Indeed, the main advantage of thin film is cost -- and that cost advantage has been driven by the cost of the semiconductor component. After all, ingot did cost $450 per kg at one point.



That cost advantage made First Solar absurdly profitable, and they have used that profit to grow into a behemoth. Revenue has grown from $48 million to over $2 billion. Gross profit (before selling and administrative costs) has grown to over $1 billion. We do not want to tell you how far the stock ran for fear of invoking insane jealousy. This stock would have made Berkshire Hathaway shareholders jealous.



But remember: all of that was predicated on a cost advantage (almost all other things being inferior). And that cost advantage is predicated on expensive semiconductor material.



Competition cometh



To recap, in order to make money in technology, you need to do two things. First, you need to change the world (which First Solar clearly did), and secondly, you need to keep the competition out. Alas, very few businesses manage the second trick.

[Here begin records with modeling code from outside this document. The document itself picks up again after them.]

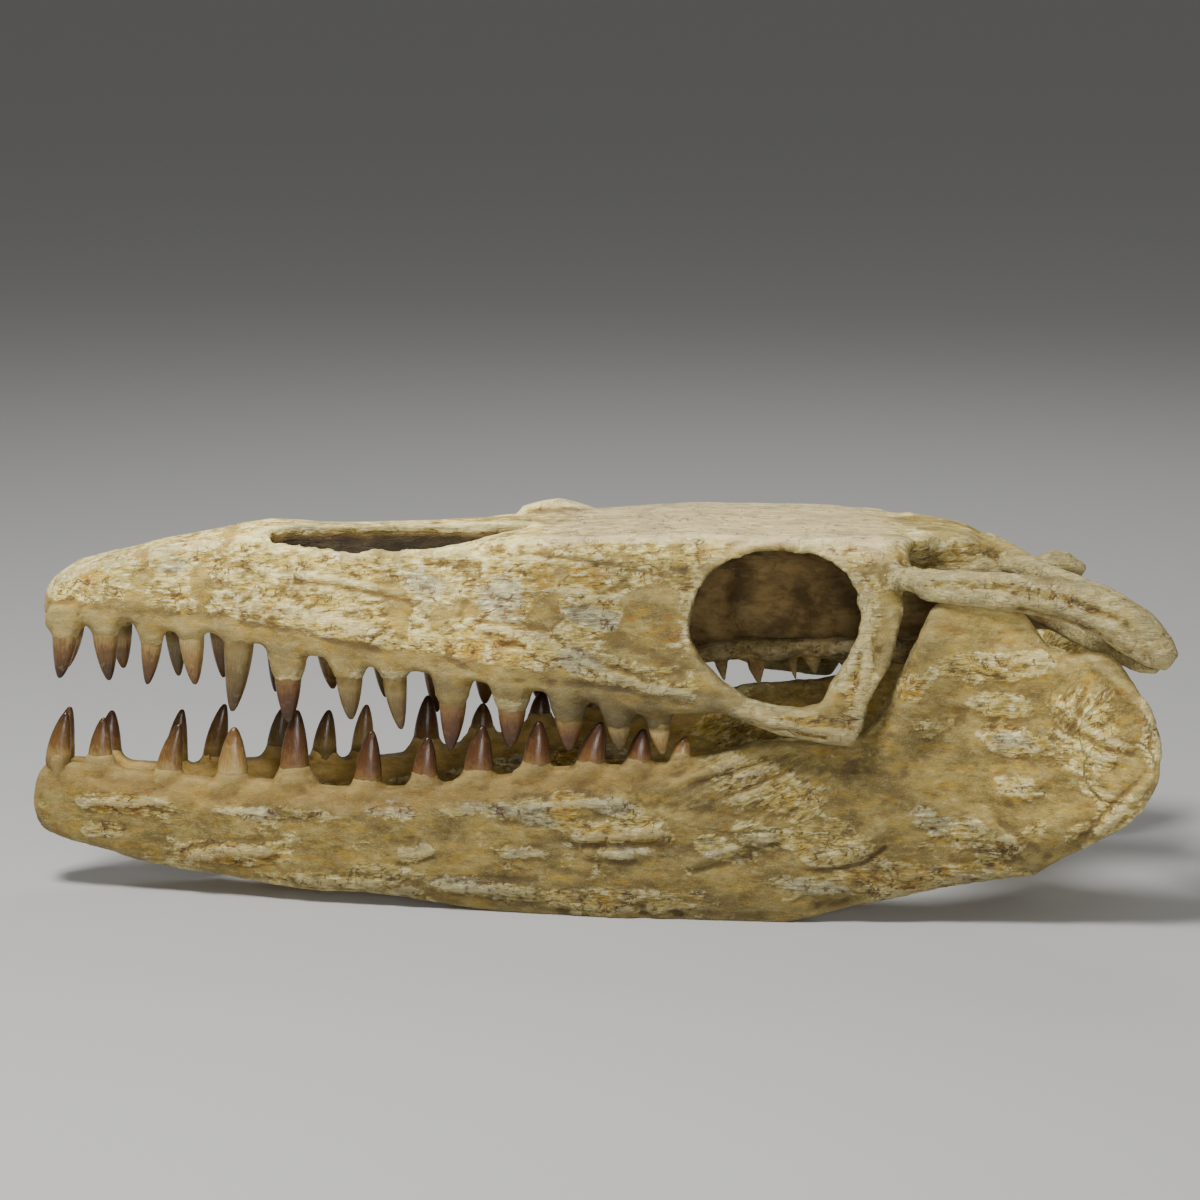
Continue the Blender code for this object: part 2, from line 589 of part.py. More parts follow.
def set_teeth(table, name, upper, side, holder):
    """Cut the sockets of one row of teeth and set its teeth in them."""
    made, cutters = [], []
    for number, (station, height, half, tip_station, tip_height) in enumerate(table, 1):
        row = row_place(station, upper)
        size = (station, row, height, half, tip_station, tip_height, side)
        cutters.append(tooth("socket", *size, grow=SOCKET_GAP))
        made.append(tooth(f"{name}_{number:02d}", *size))
    sockets = merge("sockets", cutters)
    subtract(holder, sockets)
    discard(sockets)
    return made


def paint(made, name, colour, roughness):
    """Give an object its own plain material and smooth shading."""
    material = bpy.data.materials.new(name)
    material.use_nodes = True
    shader = material.node_tree.nodes["Principled BSDF"]
    shader.inputs["Base Color"].default_value = (*colour, 1)
    shader.inputs["Roughness"].default_value = roughness
    shader.inputs["Metallic"].default_value = 0.0
    made.data.materials.clear()
    made.data.materials.append(material)
    made.data.shade_smooth()
    made.data.set_sharp_from_angle(angle=math.radians(50))


def settle(made):
    """Move all pieces together so that the skull stands centred over the origin."""
    corners = [made_vert.co for each in made for made_vert in each.data.vertices]
    lowest = Vector(min(corner[axis] for corner in corners) for axis in range(3))
    highest = Vector(max(corner[axis] for corner in corners) for axis in range(3))
    middle = (lowest + highest) / 2
    for each in made:
        each.data.transform(Matrix.Translation((-middle.x, -middle.y, -lowest.z)))


def main():
    """Model every piece of the skull."""
    clear_scene()
    cranium = make_cranium()
    jaw_left = make_jaw("lower_jaw_left", LEFT)
    jaw_right = make_jaw("lower_jaw_right", RIGHT)
    pterygoid_left = make_pterygoid("pterygoid_left", LEFT)
    pterygoid_right = make_pterygoid("pterygoid_right", RIGHT)
    for jaw, pterygoid in ((jaw_left, pterygoid_left), (jaw_right, pterygoid_right)):
        carve(jaw, cranium, BONE_GAP)
        carve(pterygoid, cranium, BONE_GAP)
        carve(pterygoid, jaw, BONE_GAP)
    upper = set_teeth(UPPER_TEETH, "upper_tooth_left", True, LEFT, cranium)
    upper += set_teeth(UPPER_TEETH_RIGHT, "upper_tooth_right", True, RIGHT, cranium)
    lower = set_teeth(LOWER_TEETH, "lower_tooth_left", False, LEFT, jaw_left)
    lower += set_teeth(LOWER_TEETH_RIGHT, "lower_tooth_right", False, RIGHT, jaw_right)
    for bone in (cranium, jaw_left, jaw_right, pterygoid_left, pterygoid_right):
        keep_largest(bone)
    settle([cranium, jaw_left, jaw_right, pterygoid_left, pterygoid_right, *upper, *lower])
    paint(cranium, "cranium_bone", BONE_COLOUR, BONE_ROUGHNESS)
    for jaw in (jaw_left, jaw_right):
        paint(jaw, f"{jaw.name}_bone", JAW_COLOUR, BONE_ROUGHNESS)
    for pterygoid in (pterygoid_left, pterygoid_right):
        paint(pterygoid, f"{pterygoid.name}_bone", PALATE_COLOUR, BONE_ROUGHNESS)
    for each in upper + lower:
        paint(each, f"{each.name}_enamel", TOOTH_COLOUR, TOOTH_ROUGHNESS)


main()
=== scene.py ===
# %% [markdown]
# # A fossil mosasaur skull
# A mosasaur was a sea lizard. This skull lies with its jaws open, its broken bones cemented
# together with a sandy filler. Every size is a real one: stations are millimetres measured
# backwards from the tip of the chin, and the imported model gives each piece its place.

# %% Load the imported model
import math
import random

import bmesh
import bpy
import numpy as np
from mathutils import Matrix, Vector
from mathutils.bvhtree import BVHTree


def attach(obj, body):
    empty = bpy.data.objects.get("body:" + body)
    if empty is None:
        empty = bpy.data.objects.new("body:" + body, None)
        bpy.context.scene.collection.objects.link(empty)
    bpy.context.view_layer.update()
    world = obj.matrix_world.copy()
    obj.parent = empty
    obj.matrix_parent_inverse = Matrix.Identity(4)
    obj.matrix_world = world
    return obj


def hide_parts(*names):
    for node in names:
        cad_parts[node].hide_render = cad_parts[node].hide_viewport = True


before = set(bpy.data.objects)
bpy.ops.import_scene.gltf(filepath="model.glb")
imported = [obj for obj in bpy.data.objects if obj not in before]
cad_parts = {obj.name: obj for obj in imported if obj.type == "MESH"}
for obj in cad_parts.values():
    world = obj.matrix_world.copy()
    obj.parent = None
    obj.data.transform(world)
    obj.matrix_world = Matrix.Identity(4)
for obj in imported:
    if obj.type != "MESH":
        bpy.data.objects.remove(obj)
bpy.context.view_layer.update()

# %% [markdown]
# ## The camera and the light
# The photograph looks at the animal's left side from a little above, through a long lens, so
# the far teeth show just above the near ones. The camera stands at the same angle. Three broad
# area lights over a pale floor give a soft studio light: one above, one in front, one behind.

# %% Stand the camera where the photograph was taken
PITCH = math.radians(11)
CAMERA_DISTANCE = 2.6
LOOK_AT = Vector((0.0085, 0.0, 0.2135))
PHOTO_WIDTH = 1200
FOCAL_PIXELS = 3611
SENSOR = 36.0

lens = bpy.data.cameras.new("camera")
lens.sensor_width = SENSOR
lens.lens = SENSOR * FOCAL_PIXELS / PHOTO_WIDTH
camera = bpy.data.objects.new("camera", lens)
FORWARD = Vector((0, math.cos(PITCH), -math.sin(PITCH)))
UPWARD = Vector((0, math.sin(PITCH), math.cos(PITCH)))
camera.location = LOOK_AT - FORWARD * CAMERA_DISTANCE
camera.rotation_euler = (math.pi / 2 - PITCH, 0, 0)
bpy.context.scene.collection.objects.link(camera)
bpy.context.scene.camera = camera
print("lens", round(lens.lens, 1), "mm")


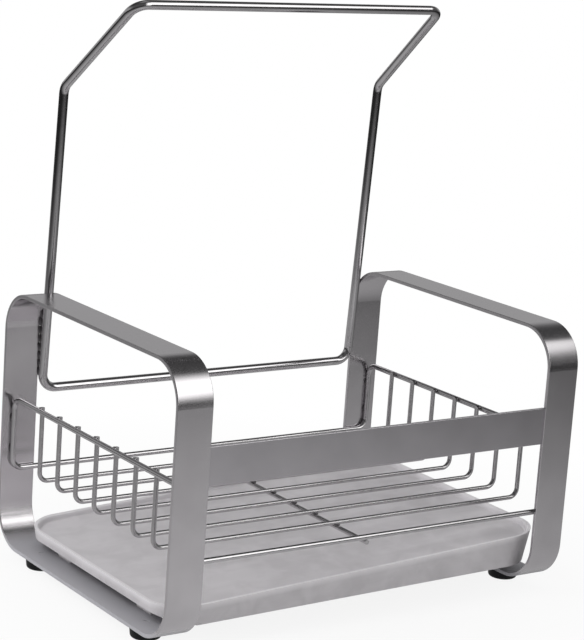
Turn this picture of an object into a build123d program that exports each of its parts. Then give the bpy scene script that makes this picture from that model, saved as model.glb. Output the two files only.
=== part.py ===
from build123d import *
import os

# Sink caddy: two bent flat-bar hoops, a flat front rail, a wire basket, a wire
# cloth hanger and a drip tray that slides out sideways. All lengths are in mm.
# X runs along the caddy, the front is towards -Y, and Z = 0 is the floor.

os.makedirs("parts", exist_ok=True)

# Flat bar of the hoops and the rail
bar_width = 20.0
bar_thickness = 2.0
bar_edge_round = 0.35
hoop_bend_outer = 22.0

# Overall size of the frame
frame_length = 250.0
frame_depth = 180.0
frame_height = 148.0

# Front rail
rail_bottom = 86.0
rail_height = 20.0
rail_setback = 1.0

# Rubber feet and the screws that hold them
foot_height = 6.0
foot_top_diameter = 17.0
foot_bottom_diameter = 15.6
foot_edge_round = 1.6
foot_from_hoop_end = 34.0
foot_bore_diameter = 6.4
foot_seat_thickness = 2.4
foot_hole_diameter = 3.2
screw_diameter = 3.0
screw_hole_diameter = 3.1
screw_head_diameter = 5.6
screw_head_height = 1.8
screw_end_below_run = 0.2
recess_length = 3.2
recess_width = 0.8
recess_depth = 0.9

# Cloth hanger
hanger_wire = 5.0
hanger_bottom = 91.0
hanger_kink_height = 257.0
hanger_top = 306.0
hanger_lean = 10.0
hanger_reach = 60.0
hanger_top_inset = 6.0
hanger_bend = 8.0

# Basket
rim_wire = 3.0
cross_wire_diameter = 2.5
slat_wire = 2.5
rim_from_outside = 6.0
rim_rail_height = 87.0
rim_bottom_height = 47.5
rim_bend = 6.0
slat_bend = 5.0
slat_count = 7
slat_pitch = 20.0
slat_tip_below_rail_top = 0.2
cross_wire_x = -5.0
cross_wire_past_rim = 0.6
weld_gap = 0.05

# Drip tray: its rim, floor and skirt all rise from the left end to the right
tray_left_gap = 5.0
tray_right_gap = 0.0
tray_leg_gap = 7.0
tray_lift = 0.05
tray_left_rim = 12.1
tray_right_rim = 25.0
tray_left_skirt = 1.6
tray_right_skirt = 6.4
tray_plan_corner = 24.0
tray_plan_height = 30.0
tray_draft = 10.0
tray_wall = 2.2
tray_dish_depth = 3.0
tray_floor_thickness = 2.0
tray_lip_round = 0.95
tray_cut_length = 22.0
tray_cut_lip = 5.0
tray_foot_length = 8.5
tray_foot_width = 14.0
tray_foot_past_run = 3.5
tray_foot_from_middle = 42.0
tray_rib_thickness = 1.6
tray_rib_drop = 4.0
tray_rib_count = 5
tray_rib_pitch = 40.0
tray_spare = 40.0

# Places worked out from the sizes above
half_length = frame_length / 2
half_depth = frame_depth / 2
half_width = bar_width / 2
leg_inner_y = half_depth - bar_thickness
inner_side_x = half_length - bar_width
run_top = foot_height + bar_thickness
hoop_x = half_length - half_width
hoop_mid_height = (frame_height + foot_height) / 2
hoop_tall = frame_height - foot_height
foot_y = half_depth - foot_from_hoop_end


def save(name, shape):
    shape.label = name
    export_step(shape, os.path.join("parts", name + ".step"))


def wire(points, bend, diameter, close=False):
    """A round wire bent round the given corners."""
    path = FilletPolyline(*points, radius=bend, close=close)
    start = path ^ 0
    return sweep(start * Circle(diameter / 2), path=path, transition=Transition.RIGHT)


def pole(diameter, height, x, y, z):
    """An upright cylinder standing on z."""
    return Pos(x, y, z) * Cylinder(diameter / 2, height, align=(Align.CENTER, Align.CENTER, Align.MIN))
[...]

In First Solar's case, the competition has come in a couple of forms. First, it came from Applied Materials. Applied Materials (or AMAT, as the company is known) is the most important company in the world you have never heard of. It is the dominant maker of capital equipment that goes into semiconductor factories and it is thus the company that, more than any other, provides the kit to keep Moore’s law active.



AMAT has tried competing head-on with First Solar in the thin film space. AMAT developed the vapor deposition equipment that made large-screen LCD televisions possible. This entails deposition on large sheets (5.6 square meters), which are then cut down into several large-screen TVs. An imperfection in the vapor deposition shows on the TV as a bad pixel.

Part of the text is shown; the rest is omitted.